Dora Epstein Jones introduces Diane Ghirardo, discussing her contributions to the understanding of architecture, urbanism, and the social realm in Los Angeles. She praises Ghirardo’s books Out of Site and Architecture After Modernism for engaging not only architecture’s aesthetic aspect, but its economic and social realities.

Ghirardo begins her lecture with an explanation of the geography of Cape Town and discusses the difficulties in assessing history and the associated populations due to unavailability of official records. She discusses the history of the place in relationship to political changes and policies implemented and their role in shaping the neighborhood. The area was always more defined by economic status than ethnicity, housing a diverse population. Additionally, the urban layout and housing types changed over time. These transitions are described in order to challenge distortions that Ghirardo identifies as having smoothed over complexities and fabricating an identity for the place.
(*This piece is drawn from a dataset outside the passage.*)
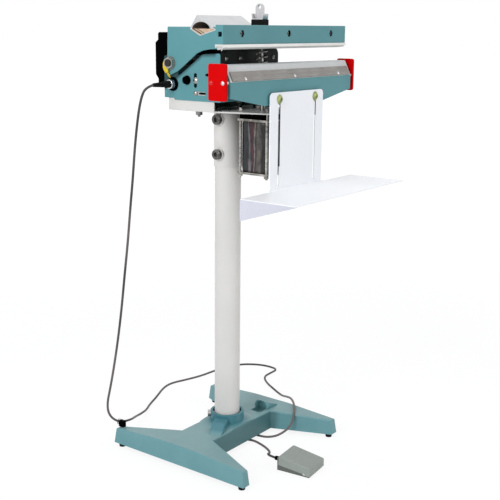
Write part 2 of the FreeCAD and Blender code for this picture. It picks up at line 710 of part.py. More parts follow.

Ghirardo continues her lecture by focusing on the Bo-Kaap district, usually identified as a Muslim or “Malay” neighborhood. She relates the history of apartheid in South Africa and discusses the segregation of the population into three categories: white, colored, and native. This process was accompanied by “redevelopment” agendas which cleared and destroyed areas considered slums. Individual politicians placed value in renovating the Bo-Kaap rather than leveling it, but to justify this politically, the history of the site was revised to focus on the Muslim presence, and eliminate the memory of other populations.

Ghirardo concludes her lecture by discussing Bo-Kaap as the current center of the gay community in Cape Town, and suggests that these roots are long standing and played a role despite their absence in the narrative. The politician responsible for saving the area from demolition was reportedly gay and Ghirardo suggests that his personal investment was the motivation for his forceful protection. But in order to save the area from destruction, he helped to fabricate a history palatable to the other politicians of the day, a narrative which eliminated the diversity of the area.